The cathedral was erected to commemorate the Russian victory in the Caucasus War against the North Caucasus mountainous peoples and was named after the medieval Russian saint Alexander Nevsky. It was initially sponsored by the high priest of the Caucasian army Sergey Gumilevsky, military governor count Sheremetev and grand duke Mikhail Nikolayevich.

An architectural contest for the cathedral was held in 1865; the government requested it to be executed in "grandiose and magnificent" style and to fit up to 2000 worshippers in the upper (summer) church. However, the funds allocated for the project, even with provision for continuing private donations, were insufficient to these purposes. Although the board awarded first prize to a joint collaboration of Victor Schroeter and Andrey Huhn, this eight-dome design was rejected due to high cost. In the end the board chose a simpler design by David Grimm. Grimm reused a cross-shaped pattern invented by Roman Kuzmin, with four symmetrical apses tightly blended into the main volume (unlike the Hagia Sophia prototype with only two principal apses); however, his version was extended vertically, radically departing from the flattened shapes of early Byzantine temples. Basic composition of the Tiflis cathedral became a standard for the emerging Byzantine style long before its completion.

Construction of the cathedral was launched six years later, April 16, 1871, in the upper part of Alexander’s Garden in Gunib Square (later known as Soborn Square, now part of Rustaveli Avenue). However, less than a year later it was suspended indefinitely. Construction resumed in 1889; in April 1891 the builders finished work on the foundation and proceeded with the wall masonry. 32 years after the contest of 1865, on May 21, 1897, the Cathedral was consecrated by Exarch Vladimir of Georgia. Grimm died the next year.

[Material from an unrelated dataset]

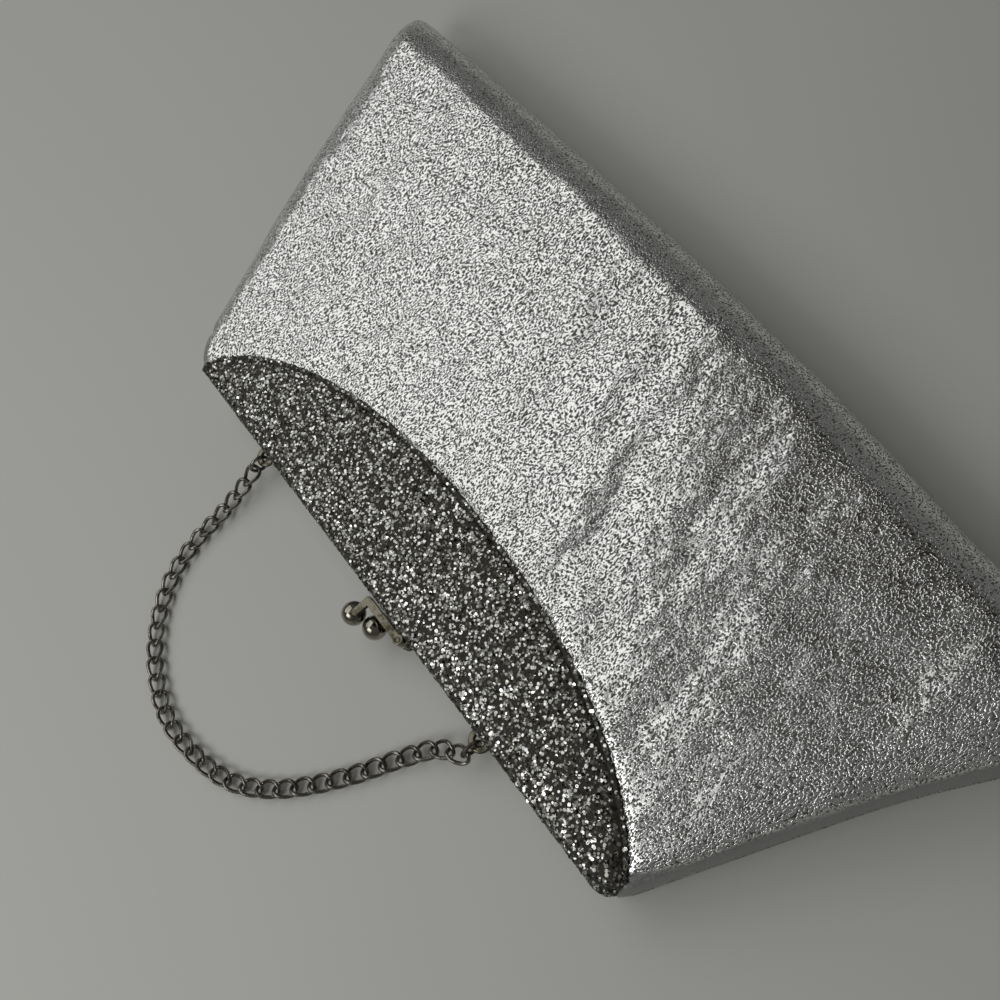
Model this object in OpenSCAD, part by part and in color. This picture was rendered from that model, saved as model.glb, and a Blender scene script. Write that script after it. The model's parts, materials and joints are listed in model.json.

The cathedral, 40 meters high and with a 13-meter dome, was built to be the largest in the Caucasus region. Internal artwork was inspired by recently completed cathedral of Christ the Saviour in Moscow and St Volodymyr's Cathedral in Kyiv. Icons were based on prototypes by Fyodor Bruni and Victor Vasnetsov.

The cathedral was administered by the Exarchate of Georgia until 1917 when it passed to the recently reinstated autocephalous Georgian Orthodox Patriarchate. In February 1921, its churchyard became a burial ground for the cadets (junkers) of Georgian Military School who fell in the fighting with the Soviet Red Army. In 1930, the Cathedral was demolished by the Soviet government to build the House of Government of the Georgian SSR (later the seat of the Parliament of Georgia) in its place.